The problem — Repeat every line below exactly as it reads.

Available data —

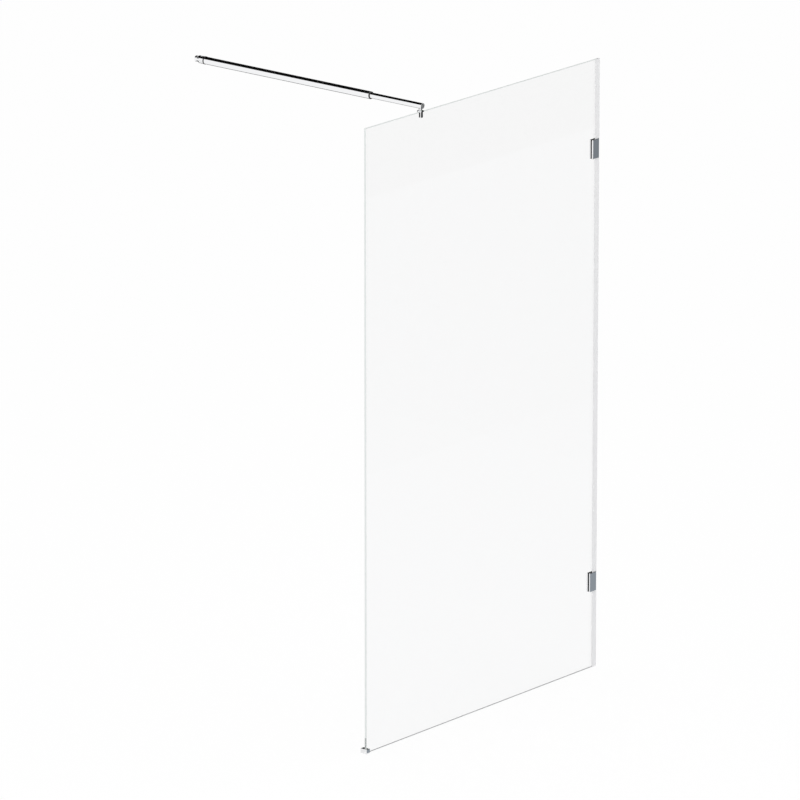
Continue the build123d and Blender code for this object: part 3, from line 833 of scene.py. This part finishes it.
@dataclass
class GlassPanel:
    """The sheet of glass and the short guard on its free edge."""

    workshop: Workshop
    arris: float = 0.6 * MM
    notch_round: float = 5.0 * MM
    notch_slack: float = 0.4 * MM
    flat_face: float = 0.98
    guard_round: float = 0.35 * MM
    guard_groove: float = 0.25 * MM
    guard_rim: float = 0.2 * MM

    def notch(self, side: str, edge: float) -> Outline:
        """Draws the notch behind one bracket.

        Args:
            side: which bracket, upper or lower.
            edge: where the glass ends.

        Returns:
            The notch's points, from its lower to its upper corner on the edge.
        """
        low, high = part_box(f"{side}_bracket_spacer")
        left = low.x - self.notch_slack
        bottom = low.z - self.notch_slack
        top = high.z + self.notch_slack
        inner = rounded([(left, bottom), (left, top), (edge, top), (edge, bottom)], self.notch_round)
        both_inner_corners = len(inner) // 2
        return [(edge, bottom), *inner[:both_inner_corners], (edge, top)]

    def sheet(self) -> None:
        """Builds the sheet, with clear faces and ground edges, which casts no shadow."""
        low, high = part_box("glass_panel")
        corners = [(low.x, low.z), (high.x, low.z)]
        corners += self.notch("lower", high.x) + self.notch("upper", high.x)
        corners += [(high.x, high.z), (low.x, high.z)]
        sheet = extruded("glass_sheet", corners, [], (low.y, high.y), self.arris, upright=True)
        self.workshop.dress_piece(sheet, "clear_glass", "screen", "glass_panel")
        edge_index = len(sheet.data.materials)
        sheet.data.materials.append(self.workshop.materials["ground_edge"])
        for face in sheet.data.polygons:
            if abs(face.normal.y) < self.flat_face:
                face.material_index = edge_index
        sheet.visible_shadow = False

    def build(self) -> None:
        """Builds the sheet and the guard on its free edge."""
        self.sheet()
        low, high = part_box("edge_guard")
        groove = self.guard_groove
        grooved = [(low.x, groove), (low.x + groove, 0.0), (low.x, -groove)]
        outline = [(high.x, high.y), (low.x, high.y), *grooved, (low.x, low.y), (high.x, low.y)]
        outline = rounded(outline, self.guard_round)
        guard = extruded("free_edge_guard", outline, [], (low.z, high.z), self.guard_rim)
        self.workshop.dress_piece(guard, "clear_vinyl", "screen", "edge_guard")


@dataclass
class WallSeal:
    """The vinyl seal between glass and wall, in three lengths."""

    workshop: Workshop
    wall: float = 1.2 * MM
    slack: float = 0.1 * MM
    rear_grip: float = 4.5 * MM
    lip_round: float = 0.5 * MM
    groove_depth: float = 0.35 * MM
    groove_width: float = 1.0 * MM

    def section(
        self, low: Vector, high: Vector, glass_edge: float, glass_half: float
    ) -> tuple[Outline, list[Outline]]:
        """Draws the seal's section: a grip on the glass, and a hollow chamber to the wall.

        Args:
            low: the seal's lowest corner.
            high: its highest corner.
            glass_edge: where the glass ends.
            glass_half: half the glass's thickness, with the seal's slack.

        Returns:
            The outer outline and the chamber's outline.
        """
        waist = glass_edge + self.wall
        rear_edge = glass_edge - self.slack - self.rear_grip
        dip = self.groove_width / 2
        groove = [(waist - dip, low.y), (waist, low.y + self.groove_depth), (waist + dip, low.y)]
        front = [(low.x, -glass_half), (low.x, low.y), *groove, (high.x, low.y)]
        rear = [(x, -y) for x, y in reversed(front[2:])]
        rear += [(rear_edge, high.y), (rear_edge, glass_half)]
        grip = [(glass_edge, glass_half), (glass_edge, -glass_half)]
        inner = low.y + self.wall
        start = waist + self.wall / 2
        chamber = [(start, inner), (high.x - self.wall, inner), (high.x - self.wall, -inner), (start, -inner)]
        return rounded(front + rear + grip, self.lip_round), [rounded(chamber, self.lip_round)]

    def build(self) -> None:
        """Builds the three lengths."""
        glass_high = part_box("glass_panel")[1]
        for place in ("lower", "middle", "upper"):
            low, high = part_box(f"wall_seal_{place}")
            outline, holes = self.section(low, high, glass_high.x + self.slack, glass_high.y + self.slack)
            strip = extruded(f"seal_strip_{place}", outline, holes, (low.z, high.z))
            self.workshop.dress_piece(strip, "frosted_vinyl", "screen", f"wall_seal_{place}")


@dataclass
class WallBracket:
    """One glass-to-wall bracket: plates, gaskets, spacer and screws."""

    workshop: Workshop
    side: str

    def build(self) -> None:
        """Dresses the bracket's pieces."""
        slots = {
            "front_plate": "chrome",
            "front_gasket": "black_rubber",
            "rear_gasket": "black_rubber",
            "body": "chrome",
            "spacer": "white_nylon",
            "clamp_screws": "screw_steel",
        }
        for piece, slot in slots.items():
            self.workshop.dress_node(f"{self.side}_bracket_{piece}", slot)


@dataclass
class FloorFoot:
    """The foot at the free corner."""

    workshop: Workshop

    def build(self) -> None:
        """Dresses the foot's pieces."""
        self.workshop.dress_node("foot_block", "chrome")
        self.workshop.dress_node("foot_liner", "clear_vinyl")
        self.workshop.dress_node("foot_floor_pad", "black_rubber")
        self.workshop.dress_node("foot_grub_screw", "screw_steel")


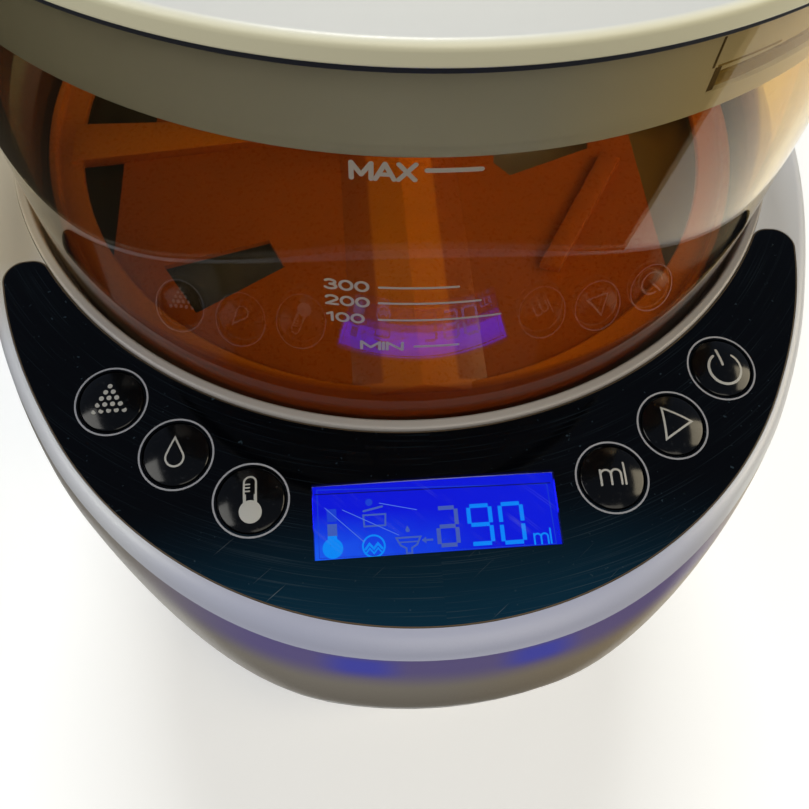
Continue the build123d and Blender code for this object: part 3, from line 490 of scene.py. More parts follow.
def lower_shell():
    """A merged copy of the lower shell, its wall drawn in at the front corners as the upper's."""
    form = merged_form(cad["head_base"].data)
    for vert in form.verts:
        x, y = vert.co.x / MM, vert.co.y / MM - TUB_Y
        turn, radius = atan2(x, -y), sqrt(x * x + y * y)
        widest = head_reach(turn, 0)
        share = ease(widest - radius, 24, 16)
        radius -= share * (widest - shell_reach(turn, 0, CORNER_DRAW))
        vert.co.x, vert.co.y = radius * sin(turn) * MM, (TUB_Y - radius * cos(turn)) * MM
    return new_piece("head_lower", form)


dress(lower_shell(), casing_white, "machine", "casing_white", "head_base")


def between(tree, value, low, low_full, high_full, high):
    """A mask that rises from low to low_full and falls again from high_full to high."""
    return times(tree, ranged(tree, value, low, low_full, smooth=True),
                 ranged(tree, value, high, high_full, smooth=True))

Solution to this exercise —
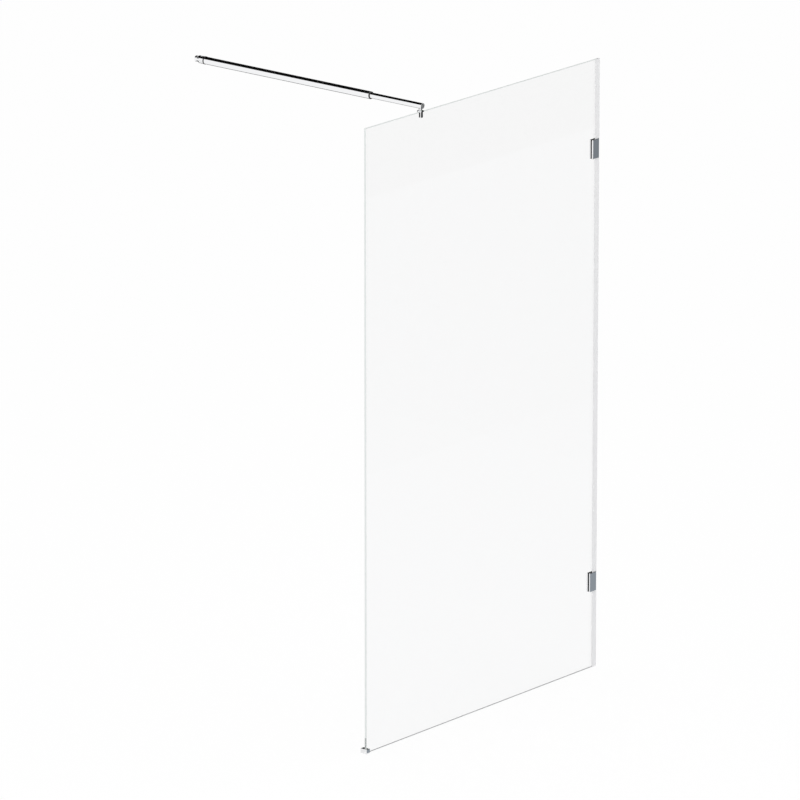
Continue the build123d and Blender code for this object: part 3, from line 833 of scene.py. This part finishes it.
@dataclass
class GlassPanel:
    """The sheet of glass and the short guard on its free edge."""

    workshop: Workshop
    arris: float = 0.6 * MM
    notch_round: float = 5.0 * MM
    notch_slack: float = 0.4 * MM
    flat_face: float = 0.98
    guard_round: float = 0.35 * MM
    guard_groove: float = 0.25 * MM
    guard_rim: float = 0.2 * MM

    def notch(self, side: str, edge: float) -> Outline:
        """Draws the notch behind one bracket.

        Args:
            side: which bracket, upper or lower.
            edge: where the glass ends.

        Returns:
            The notch's points, from its lower to its upper corner on the edge.
        """
        low, high = part_box(f"{side}_bracket_spacer")
        left = low.x - self.notch_slack
        bottom = low.z - self.notch_slack
        top = high.z + self.notch_slack
        inner = rounded([(left, bottom), (left, top), (edge, top), (edge, bottom)], self.notch_round)
        both_inner_corners = len(inner) // 2
        return [(edge, bottom), *inner[:both_inner_corners], (edge, top)]

    def sheet(self) -> None:
        """Builds the sheet, with clear faces and ground edges, which casts no shadow."""
        low, high = part_box("glass_panel")
        corners = [(low.x, low.z), (high.x, low.z)]
        corners += self.notch("lower", high.x) + self.notch("upper", high.x)
        corners += [(high.x, high.z), (low.x, high.z)]
        sheet = extruded("glass_sheet", corners, [], (low.y, high.y), self.arris, upright=True)
        self.workshop.dress_piece(sheet, "clear_glass", "screen", "glass_panel")
        edge_index = len(sheet.data.materials)
        sheet.data.materials.append(self.workshop.materials["ground_edge"])
        for face in sheet.data.polygons:
            if abs(face.normal.y) < self.flat_face:
                face.material_index = edge_index
        sheet.visible_shadow = False

    def build(self) -> None:
        """Builds the sheet and the guard on its free edge."""
        self.sheet()
        low, high = part_box("edge_guard")
        groove = self.guard_groove
        grooved = [(low.x, groove), (low.x + groove, 0.0), (low.x, -groove)]
        outline = [(high.x, high.y), (low.x, high.y), *grooved, (low.x, low.y), (high.x, low.y)]
        outline = rounded(outline, self.guard_round)
        guard = extruded("free_edge_guard", outline, [], (low.z, high.z), self.guard_rim)
        self.workshop.dress_piece(guard, "clear_vinyl", "screen", "edge_guard")


@dataclass
class WallSeal:
    """The vinyl seal between glass and wall, in three lengths."""

    workshop: Workshop
    wall: float = 1.2 * MM
    slack: float = 0.1 * MM
    rear_grip: float = 4.5 * MM
    lip_round: float = 0.5 * MM
    groove_depth: float = 0.35 * MM
    groove_width: float = 1.0 * MM

    def section(
        self, low: Vector, high: Vector, glass_edge: float, glass_half: float
    ) -> tuple[Outline, list[Outline]]:
        """Draws the seal's section: a grip on the glass, and a hollow chamber to the wall.

        Args:
            low: the seal's lowest corner.
            high: its highest corner.
            glass_edge: where the glass ends.
            glass_half: half the glass's thickness, with the seal's slack.

        Returns:
            The outer outline and the chamber's outline.
        """
        waist = glass_edge + self.wall
        rear_edge = glass_edge - self.slack - self.rear_grip
        dip = self.groove_width / 2
        groove = [(waist - dip, low.y), (waist, low.y + self.groove_depth), (waist + dip, low.y)]
        front = [(low.x, -glass_half), (low.x, low.y), *groove, (high.x, low.y)]
        rear = [(x, -y) for x, y in reversed(front[2:])]
        rear += [(rear_edge, high.y), (rear_edge, glass_half)]
        grip = [(glass_edge, glass_half), (glass_edge, -glass_half)]
        inner = low.y + self.wall
        start = waist + self.wall / 2
        chamber = [(start, inner), (high.x - self.wall, inner), (high.x - self.wall, -inner), (start, -inner)]
        return rounded(front + rear + grip, self.lip_round), [rounded(chamber, self.lip_round)]

    def build(self) -> None:
        """Builds the three lengths."""
        glass_high = part_box("glass_panel")[1]
        for place in ("lower", "middle", "upper"):
            low, high = part_box(f"wall_seal_{place}")
            outline, holes = self.section(low, high, glass_high.x + self.slack, glass_high.y + self.slack)
            strip = extruded(f"seal_strip_{place}", outline, holes, (low.z, high.z))
            self.workshop.dress_piece(strip, "frosted_vinyl", "screen", f"wall_seal_{place}")


@dataclass
class WallBracket:
    """One glass-to-wall bracket: plates, gaskets, spacer and screws."""

    workshop: Workshop
    side: str

    def build(self) -> None:
        """Dresses the bracket's pieces."""
        slots = {
            "front_plate": "chrome",
            "front_gasket": "black_rubber",
            "rear_gasket": "black_rubber",
            "body": "chrome",
            "spacer": "white_nylon",
            "clamp_screws": "screw_steel",
        }
        for piece, slot in slots.items():
            self.workshop.dress_node(f"{self.side}_bracket_{piece}", slot)


@dataclass
class FloorFoot:
    """The foot at the free corner."""

    workshop: Workshop

    def build(self) -> None:
        """Dresses the foot's pieces."""
        self.workshop.dress_node("foot_block", "chrome")
        self.workshop.dress_node("foot_liner", "clear_vinyl")
        self.workshop.dress_node("foot_floor_pad", "black_rubber")
        self.workshop.dress_node("foot_grub_screw", "screw_steel")


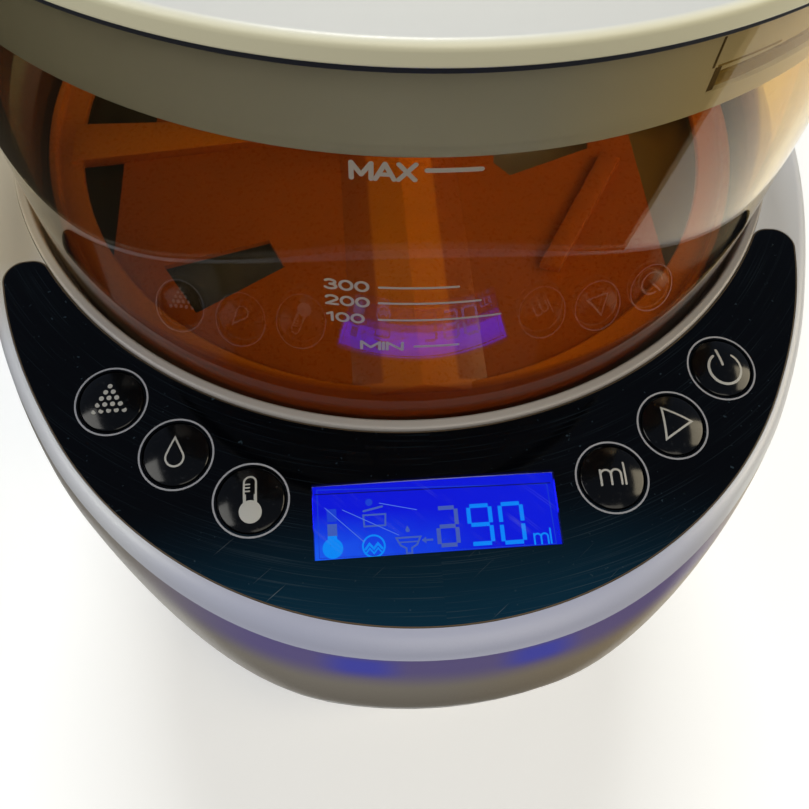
Continue the build123d and Blender code for this object: part 3, from line 490 of scene.py. More parts follow.
def lower_shell():
    """A merged copy of the lower shell, its wall drawn in at the front corners as the upper's."""
    form = merged_form(cad["head_base"].data)
    for vert in form.verts:
        x, y = vert.co.x / MM, vert.co.y / MM - TUB_Y
        turn, radius = atan2(x, -y), sqrt(x * x + y * y)
        widest = head_reach(turn, 0)
        share = ease(widest - radius, 24, 16)
        radius -= share * (widest - shell_reach(turn, 0, CORNER_DRAW))
        vert.co.x, vert.co.y = radius * sin(turn) * MM, (TUB_Y - radius * cos(turn)) * MM
    return new_piece("head_lower", form)


dress(lower_shell(), casing_white, "machine", "casing_white", "head_base")


def between(tree, value, low, low_full, high_full, high):
    """A mask that rises from low to low_full and falls again from high_full to high."""
    return times(tree, ranged(tree, value, low, low_full, smooth=True),
                 ranged(tree, value, high, high_full, smooth=True))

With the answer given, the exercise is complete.